_Records for processing_:
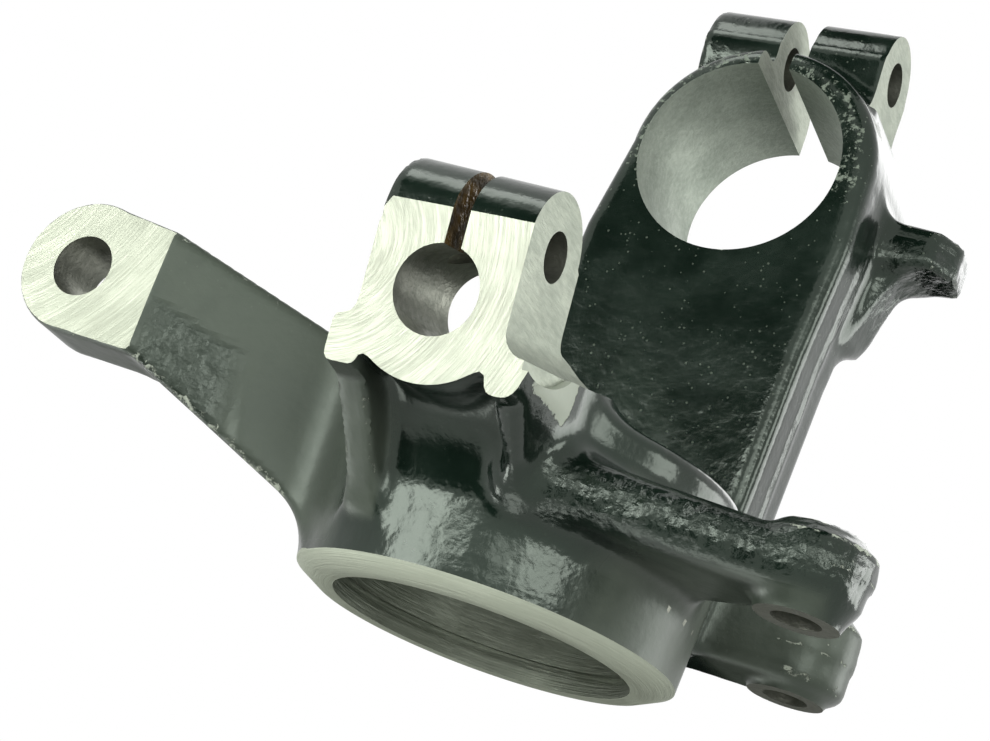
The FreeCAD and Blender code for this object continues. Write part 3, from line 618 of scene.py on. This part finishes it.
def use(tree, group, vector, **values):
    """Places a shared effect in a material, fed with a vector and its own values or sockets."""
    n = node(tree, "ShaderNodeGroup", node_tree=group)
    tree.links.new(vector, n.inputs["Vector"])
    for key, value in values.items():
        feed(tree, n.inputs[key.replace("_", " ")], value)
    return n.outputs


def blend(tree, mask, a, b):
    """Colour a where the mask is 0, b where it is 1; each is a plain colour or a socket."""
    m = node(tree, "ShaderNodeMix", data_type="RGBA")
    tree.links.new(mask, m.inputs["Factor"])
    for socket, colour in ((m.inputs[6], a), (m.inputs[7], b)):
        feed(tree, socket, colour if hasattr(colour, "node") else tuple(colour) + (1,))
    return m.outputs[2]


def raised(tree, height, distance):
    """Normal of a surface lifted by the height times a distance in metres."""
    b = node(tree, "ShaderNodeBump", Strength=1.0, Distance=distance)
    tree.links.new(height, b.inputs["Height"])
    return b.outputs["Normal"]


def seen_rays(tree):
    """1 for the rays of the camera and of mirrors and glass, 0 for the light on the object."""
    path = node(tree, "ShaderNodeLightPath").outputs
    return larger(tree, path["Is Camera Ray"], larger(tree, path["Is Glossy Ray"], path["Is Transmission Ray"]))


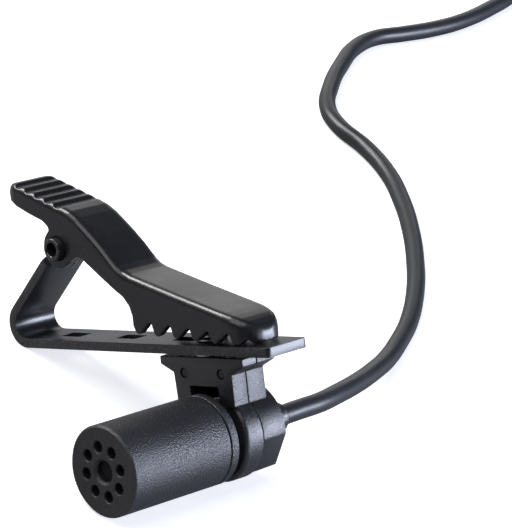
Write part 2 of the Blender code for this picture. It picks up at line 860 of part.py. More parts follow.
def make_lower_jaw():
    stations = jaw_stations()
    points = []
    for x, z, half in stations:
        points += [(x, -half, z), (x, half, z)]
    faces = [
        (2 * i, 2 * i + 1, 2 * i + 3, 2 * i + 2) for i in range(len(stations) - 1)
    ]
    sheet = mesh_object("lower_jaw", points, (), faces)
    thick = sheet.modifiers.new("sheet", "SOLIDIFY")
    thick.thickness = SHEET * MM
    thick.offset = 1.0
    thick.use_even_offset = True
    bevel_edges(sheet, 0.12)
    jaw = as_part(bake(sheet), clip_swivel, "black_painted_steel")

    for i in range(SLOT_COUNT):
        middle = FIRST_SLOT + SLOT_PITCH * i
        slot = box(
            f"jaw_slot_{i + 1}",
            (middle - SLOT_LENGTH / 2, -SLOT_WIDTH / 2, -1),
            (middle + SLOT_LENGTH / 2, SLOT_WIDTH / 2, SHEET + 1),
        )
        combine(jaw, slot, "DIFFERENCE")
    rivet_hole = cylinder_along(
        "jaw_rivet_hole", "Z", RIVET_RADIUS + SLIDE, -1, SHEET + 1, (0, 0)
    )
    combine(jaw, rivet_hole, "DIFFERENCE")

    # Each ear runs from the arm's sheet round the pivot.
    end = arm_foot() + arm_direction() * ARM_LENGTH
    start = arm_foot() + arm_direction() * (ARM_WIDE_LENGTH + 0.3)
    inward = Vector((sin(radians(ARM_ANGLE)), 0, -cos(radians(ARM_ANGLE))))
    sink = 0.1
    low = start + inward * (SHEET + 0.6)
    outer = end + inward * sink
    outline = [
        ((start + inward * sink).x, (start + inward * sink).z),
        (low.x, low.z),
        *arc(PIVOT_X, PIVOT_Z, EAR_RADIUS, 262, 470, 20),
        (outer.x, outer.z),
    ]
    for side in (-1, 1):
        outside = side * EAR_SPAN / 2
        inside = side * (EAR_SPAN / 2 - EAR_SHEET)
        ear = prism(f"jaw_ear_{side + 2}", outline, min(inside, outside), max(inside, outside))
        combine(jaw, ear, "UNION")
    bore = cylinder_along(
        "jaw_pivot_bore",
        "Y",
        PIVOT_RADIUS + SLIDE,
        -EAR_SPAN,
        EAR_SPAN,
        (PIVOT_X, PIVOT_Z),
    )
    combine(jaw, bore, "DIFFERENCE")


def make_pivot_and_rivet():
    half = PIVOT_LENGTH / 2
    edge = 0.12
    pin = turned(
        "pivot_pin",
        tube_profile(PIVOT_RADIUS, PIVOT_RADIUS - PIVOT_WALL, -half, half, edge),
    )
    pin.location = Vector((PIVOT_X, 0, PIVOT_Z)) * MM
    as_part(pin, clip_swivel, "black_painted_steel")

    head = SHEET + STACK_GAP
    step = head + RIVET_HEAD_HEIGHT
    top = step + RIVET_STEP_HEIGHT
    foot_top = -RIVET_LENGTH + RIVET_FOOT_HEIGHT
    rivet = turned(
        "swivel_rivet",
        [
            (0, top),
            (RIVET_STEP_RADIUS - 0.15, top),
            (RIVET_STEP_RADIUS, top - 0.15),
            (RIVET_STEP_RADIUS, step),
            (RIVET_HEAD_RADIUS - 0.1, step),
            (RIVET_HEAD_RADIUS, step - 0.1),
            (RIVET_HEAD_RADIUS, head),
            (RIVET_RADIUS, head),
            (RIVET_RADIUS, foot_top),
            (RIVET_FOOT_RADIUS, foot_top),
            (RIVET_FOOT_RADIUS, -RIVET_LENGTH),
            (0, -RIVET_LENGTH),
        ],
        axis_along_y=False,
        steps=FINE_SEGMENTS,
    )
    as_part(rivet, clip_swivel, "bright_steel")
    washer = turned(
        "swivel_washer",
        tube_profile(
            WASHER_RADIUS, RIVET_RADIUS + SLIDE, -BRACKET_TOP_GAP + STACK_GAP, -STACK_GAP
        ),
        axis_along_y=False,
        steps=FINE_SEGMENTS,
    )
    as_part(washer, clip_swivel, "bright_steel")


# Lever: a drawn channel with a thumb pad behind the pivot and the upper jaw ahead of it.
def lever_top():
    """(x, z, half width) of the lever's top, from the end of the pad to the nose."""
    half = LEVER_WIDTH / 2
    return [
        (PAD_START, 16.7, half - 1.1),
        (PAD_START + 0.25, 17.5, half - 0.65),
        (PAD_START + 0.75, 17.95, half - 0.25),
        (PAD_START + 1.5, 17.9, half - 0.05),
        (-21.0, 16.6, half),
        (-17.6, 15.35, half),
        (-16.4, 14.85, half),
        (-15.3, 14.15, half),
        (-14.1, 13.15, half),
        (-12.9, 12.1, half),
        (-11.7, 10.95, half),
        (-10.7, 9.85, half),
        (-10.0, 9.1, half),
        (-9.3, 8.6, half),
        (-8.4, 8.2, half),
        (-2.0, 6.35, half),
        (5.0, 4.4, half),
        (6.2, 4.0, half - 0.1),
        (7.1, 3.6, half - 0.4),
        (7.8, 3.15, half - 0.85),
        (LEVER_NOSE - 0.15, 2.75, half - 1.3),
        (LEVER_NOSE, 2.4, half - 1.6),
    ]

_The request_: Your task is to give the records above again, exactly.

_Response to the task_:
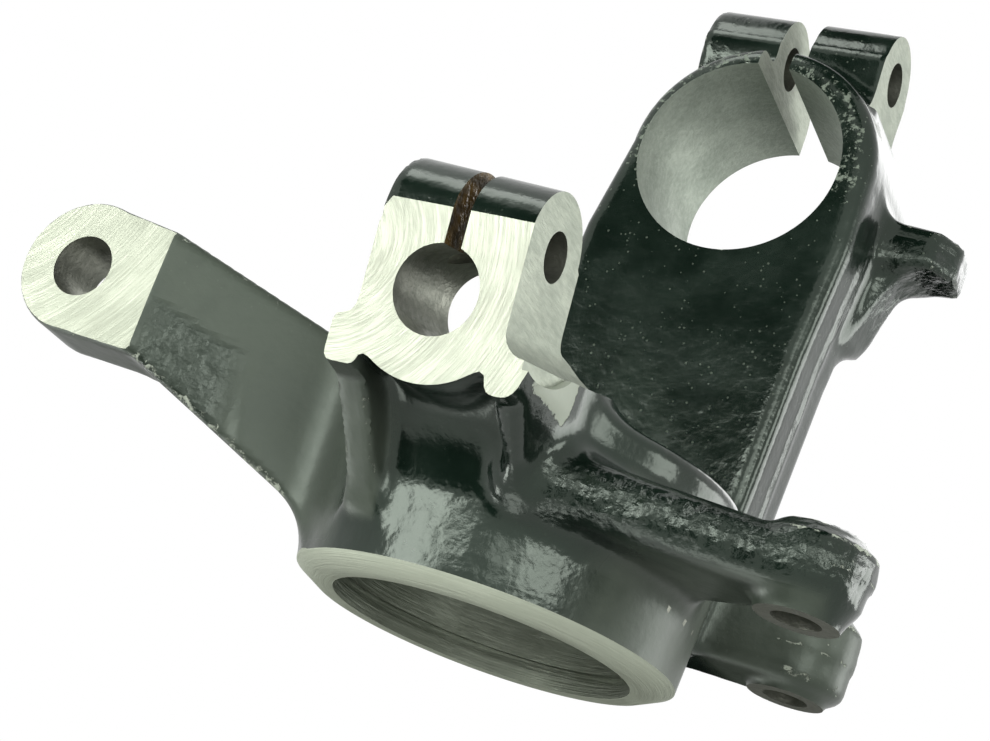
The FreeCAD and Blender code for this object continues. Write part 3, from line 618 of scene.py on. This part finishes it.
def use(tree, group, vector, **values):
    """Places a shared effect in a material, fed with a vector and its own values or sockets."""
    n = node(tree, "ShaderNodeGroup", node_tree=group)
    tree.links.new(vector, n.inputs["Vector"])
    for key, value in values.items():
        feed(tree, n.inputs[key.replace("_", " ")], value)
    return n.outputs


def blend(tree, mask, a, b):
    """Colour a where the mask is 0, b where it is 1; each is a plain colour or a socket."""
    m = node(tree, "ShaderNodeMix", data_type="RGBA")
    tree.links.new(mask, m.inputs["Factor"])
    for socket, colour in ((m.inputs[6], a), (m.inputs[7], b)):
        feed(tree, socket, colour if hasattr(colour, "node") else tuple(colour) + (1,))
    return m.outputs[2]


def raised(tree, height, distance):
    """Normal of a surface lifted by the height times a distance in metres."""
    b = node(tree, "ShaderNodeBump", Strength=1.0, Distance=distance)
    tree.links.new(height, b.inputs["Height"])
    return b.outputs["Normal"]


def seen_rays(tree):
    """1 for the rays of the camera and of mirrors and glass, 0 for the light on the object."""
    path = node(tree, "ShaderNodeLightPath").outputs
    return larger(tree, path["Is Camera Ray"], larger(tree, path["Is Glossy Ray"], path["Is Transmission Ray"]))


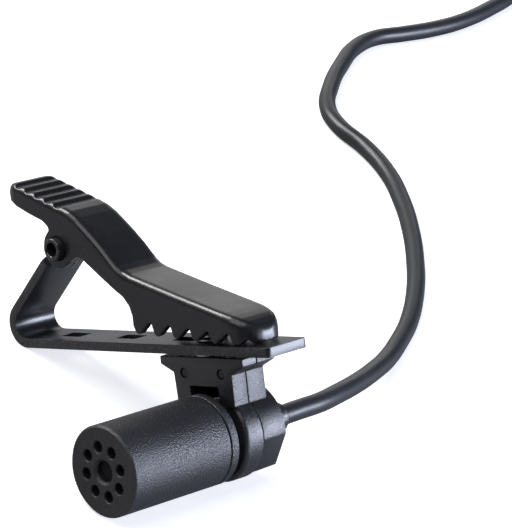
Write part 2 of the Blender code for this picture. It picks up at line 860 of part.py. More parts follow.
def make_lower_jaw():
    stations = jaw_stations()
    points = []
    for x, z, half in stations:
        points += [(x, -half, z), (x, half, z)]
    faces = [
        (2 * i, 2 * i + 1, 2 * i + 3, 2 * i + 2) for i in range(len(stations) - 1)
    ]
    sheet = mesh_object("lower_jaw", points, (), faces)
    thick = sheet.modifiers.new("sheet", "SOLIDIFY")
    thick.thickness = SHEET * MM
    thick.offset = 1.0
    thick.use_even_offset = True
    bevel_edges(sheet, 0.12)
    jaw = as_part(bake(sheet), clip_swivel, "black_painted_steel")

    for i in range(SLOT_COUNT):
        middle = FIRST_SLOT + SLOT_PITCH * i
        slot = box(
            f"jaw_slot_{i + 1}",
            (middle - SLOT_LENGTH / 2, -SLOT_WIDTH / 2, -1),
            (middle + SLOT_LENGTH / 2, SLOT_WIDTH / 2, SHEET + 1),
        )
        combine(jaw, slot, "DIFFERENCE")
    rivet_hole = cylinder_along(
        "jaw_rivet_hole", "Z", RIVET_RADIUS + SLIDE, -1, SHEET + 1, (0, 0)
    )
    combine(jaw, rivet_hole, "DIFFERENCE")

    # Each ear runs from the arm's sheet round the pivot.
    end = arm_foot() + arm_direction() * ARM_LENGTH
    start = arm_foot() + arm_direction() * (ARM_WIDE_LENGTH + 0.3)
    inward = Vector((sin(radians(ARM_ANGLE)), 0, -cos(radians(ARM_ANGLE))))
    sink = 0.1
    low = start + inward * (SHEET + 0.6)
    outer = end + inward * sink
    outline = [
        ((start + inward * sink).x, (start + inward * sink).z),
        (low.x, low.z),
        *arc(PIVOT_X, PIVOT_Z, EAR_RADIUS, 262, 470, 20),
        (outer.x, outer.z),
    ]
    for side in (-1, 1):
        outside = side * EAR_SPAN / 2
        inside = side * (EAR_SPAN / 2 - EAR_SHEET)
        ear = prism(f"jaw_ear_{side + 2}", outline, min(inside, outside), max(inside, outside))
        combine(jaw, ear, "UNION")
    bore = cylinder_along(
        "jaw_pivot_bore",
        "Y",
        PIVOT_RADIUS + SLIDE,
        -EAR_SPAN,
        EAR_SPAN,
        (PIVOT_X, PIVOT_Z),
    )
    combine(jaw, bore, "DIFFERENCE")


def make_pivot_and_rivet():
    half = PIVOT_LENGTH / 2
    edge = 0.12
    pin = turned(
        "pivot_pin",
        tube_profile(PIVOT_RADIUS, PIVOT_RADIUS - PIVOT_WALL, -half, half, edge),
    )
    pin.location = Vector((PIVOT_X, 0, PIVOT_Z)) * MM
    as_part(pin, clip_swivel, "black_painted_steel")

    head = SHEET + STACK_GAP
    step = head + RIVET_HEAD_HEIGHT
    top = step + RIVET_STEP_HEIGHT
    foot_top = -RIVET_LENGTH + RIVET_FOOT_HEIGHT
    rivet = turned(
        "swivel_rivet",
        [
            (0, top),
            (RIVET_STEP_RADIUS - 0.15, top),
            (RIVET_STEP_RADIUS, top - 0.15),
            (RIVET_STEP_RADIUS, step),
            (RIVET_HEAD_RADIUS - 0.1, step),
            (RIVET_HEAD_RADIUS, step - 0.1),
            (RIVET_HEAD_RADIUS, head),
            (RIVET_RADIUS, head),
            (RIVET_RADIUS, foot_top),
            (RIVET_FOOT_RADIUS, foot_top),
            (RIVET_FOOT_RADIUS, -RIVET_LENGTH),
            (0, -RIVET_LENGTH),
        ],
        axis_along_y=False,
        steps=FINE_SEGMENTS,
    )
    as_part(rivet, clip_swivel, "bright_steel")
    washer = turned(
        "swivel_washer",
        tube_profile(
            WASHER_RADIUS, RIVET_RADIUS + SLIDE, -BRACKET_TOP_GAP + STACK_GAP, -STACK_GAP
        ),
        axis_along_y=False,
        steps=FINE_SEGMENTS,
    )
    as_part(washer, clip_swivel, "bright_steel")


# Lever: a drawn channel with a thumb pad behind the pivot and the upper jaw ahead of it.
def lever_top():
    """(x, z, half width) of the lever's top, from the end of the pad to the nose."""
    half = LEVER_WIDTH / 2
    return [
        (PAD_START, 16.7, half - 1.1),
        (PAD_START + 0.25, 17.5, half - 0.65),
        (PAD_START + 0.75, 17.95, half - 0.25),
        (PAD_START + 1.5, 17.9, half - 0.05),
        (-21.0, 16.6, half),
        (-17.6, 15.35, half),
        (-16.4, 14.85, half),
        (-15.3, 14.15, half),
        (-14.1, 13.15, half),
        (-12.9, 12.1, half),
        (-11.7, 10.95, half),
        (-10.7, 9.85, half),
        (-10.0, 9.1, half),
        (-9.3, 8.6, half),
        (-8.4, 8.2, half),
        (-2.0, 6.35, half),
        (5.0, 4.4, half),
        (6.2, 4.0, half - 0.1),
        (7.1, 3.6, half - 0.4),
        (7.8, 3.15, half - 0.85),
        (LEVER_NOSE - 0.15, 2.75, half - 1.3),
        (LEVER_NOSE, 2.4, half - 1.6),
    ]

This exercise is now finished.